Mr. Thorpe said he believes there will be more management buyouts.

"We want to focus on management teams that want independence to create a strong, vibrant business," he said. "There are discussions that are ongoing, and I think we will see more activity in this vein. We think there will be a lot of these" management buyouts. "There are a lot of big distributors that own asset managers and shouldn't."

His firm has been interested in asset management since the 1980s, Mr. Thorpe said. In the mid-1990s it helped Franklin Investments buy Templeton Investments to create Franklin Templeton.

In May 2004, Hellman & Friedman helped the management of Delaware International Advisers Ltd., a London fund manager, buy the $20.9 billion-asset business from Lincoln National Corp., a Philadelphia insurance company. Last week's Gartmore management buyout announcement was very similar, Mr. Thorpe said.

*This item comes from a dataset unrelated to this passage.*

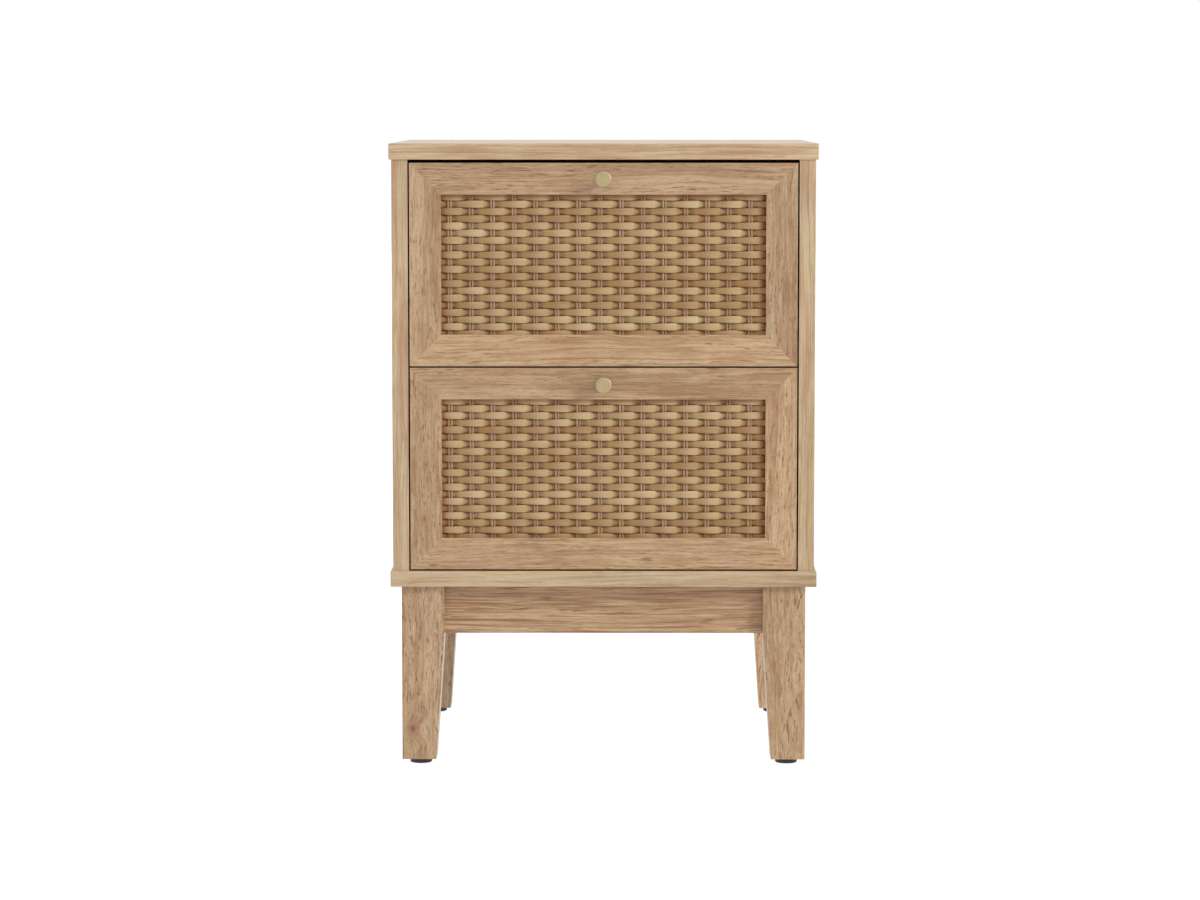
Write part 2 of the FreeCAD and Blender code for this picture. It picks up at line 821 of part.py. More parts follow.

"Nationwide, like a lot of insurance companies, realized that it is good at insurance and insurance products," Mr. Phillips said. "People go to them for risk protection and annuities. Creating alpha is harder for big companies to do."

"Our focus as a strategy is on U.S. customers and small businesses," said Nationwide's Mr. Rosholt.He said Nationwide in the next six to 12 months would rebrand the U.S portion of Gartmore Group, which does business as Gartmore Global Investments Inc. in Philadelphia, as a stand-alone brand. The Gartmore deal's proceeds would be used to help the insurer build capital, he said, possibly for a deal down the road.

"We will be opportunistic," he said. "We will keep our eyes open in the financial services business, to develop our personal lines and our small-business lines."